The disadvantage is you need more energy to create similar sound levels in such rooms. You need more expensive loudspeakers and amplifiers. Even so, for some the result sounds too dry and less dynamic.

(D) We use diffusion to redistribute reflected energy

Why? Compared to concert halls, listening rooms are small and do not create evenly distributed late reflexions from all sides. If we manage to turn specular reflexions into diffuse ones, they arrive from all sides at all times. Hereby they introduce such dense interference ripples onto our loudspeakers response, that no coloration is perceived. Still, this can be too much room contribution, and sounds too „diffuse“. Besides, diffusing low frequencies again needs large objects, leaving little room to enjoy the result.

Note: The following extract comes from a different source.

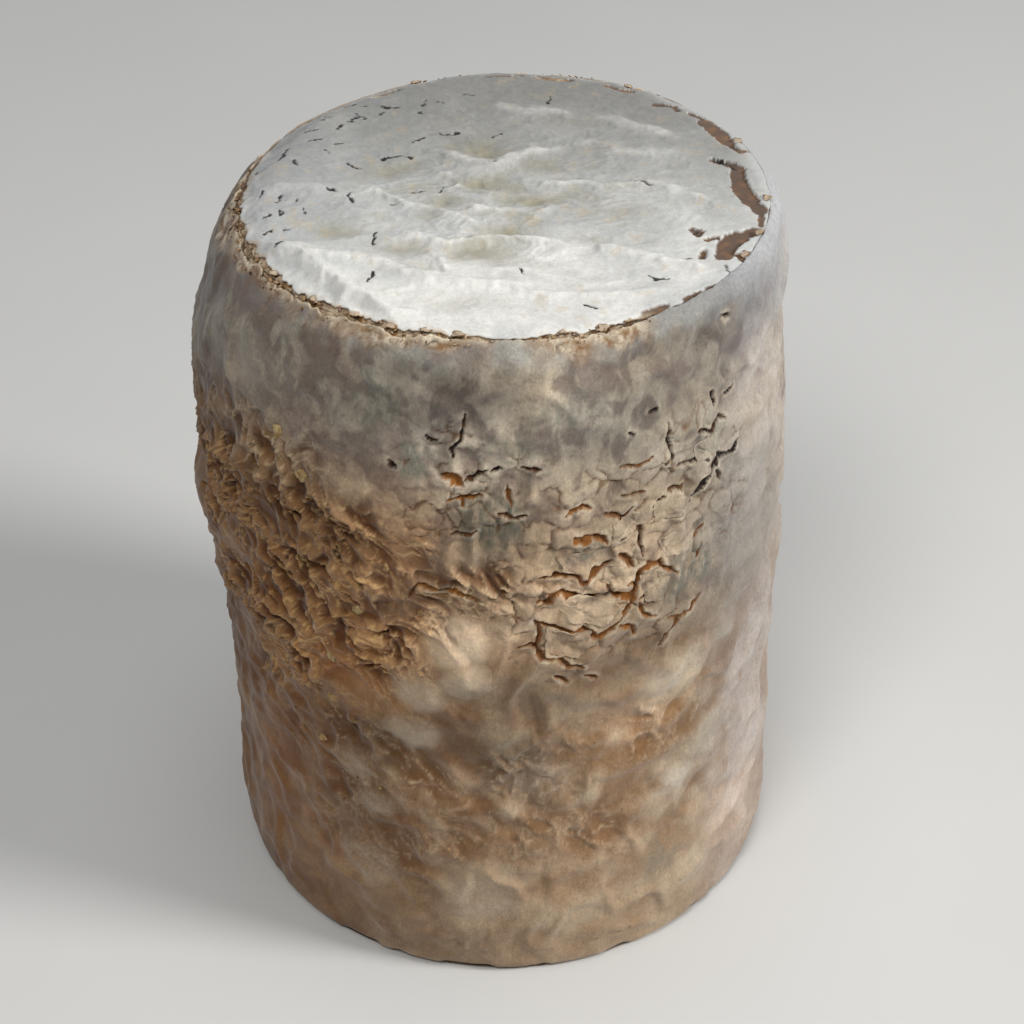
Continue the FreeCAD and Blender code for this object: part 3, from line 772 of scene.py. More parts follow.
def grid_faces(rows, columns):
    """Quads of a grid whose rows run round the drum."""
    across = np.arange(columns)
    row = np.arange(rows - 1)[:, None] * columns
    following = (across + 1) % columns
    corners = [row + across, row + following, row + columns + following, row + columns + across]
    return np.stack(corners, -1).reshape(-1, 4)


def hub_fan(hub, ring, columns, mirrored=False):
    """Triangles from a hub point to the ring of points that starts at the given one."""
    this, following = ring + np.arange(columns), ring + (np.arange(columns) + 1) % columns
    pair = [following, this] if mirrored else [this, following]
    return np.stack([np.full(columns, hub)] + pair, -1)


def all_round(columns):
    """Evenly spaced azimuths of one full turn."""
    return np.arange(columns) / columns * 2 * math.pi


def rough_ring(turn, offset, size, octaves, seed, gain=0.5):
    """Noise that closes on itself after one turn. The offset makes each ring different."""
    ring = np.stack([np.cos(turn), np.sin(turn), 0 * turn + offset], -1) * 2.0
    return fractal(ring, size, octaves, seed, gain)


def steps(bands):
    """Values along a line, each band (from, to, spacing) filled evenly."""
    parts = [np.linspace(a, b, max(2, int(round((b - a) / gap))), endpoint=False) for a, b, gap in bands]
    return np.concatenate(parts)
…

Finally, diffusors work best if listened to at some distance. Usually more than 1 m, which limits their application. And prevents their use at first reflection points in small rooms.

(C) Combinations

For about two decades I am now using „abfusors“ to treat overly reverberant listening spaces. Of course I did not invent the idea. Sound engineers tired of too dry control room acoustics started to place small reflective objects in front of large absorbers. With some mathematical optimization this leads to a good combination of control and diffusion. The result can be an open sounding space with just the right amount of control.

Final remark: If you enjoy the luxury of a dedicated listening room or look for some minimal treatment of other spaces, first try to find out which frequency range needs treatment. And besides the lowest frequencies, overdoing things might finally disturb our perception by a lack of consensus between visual and auditory cues.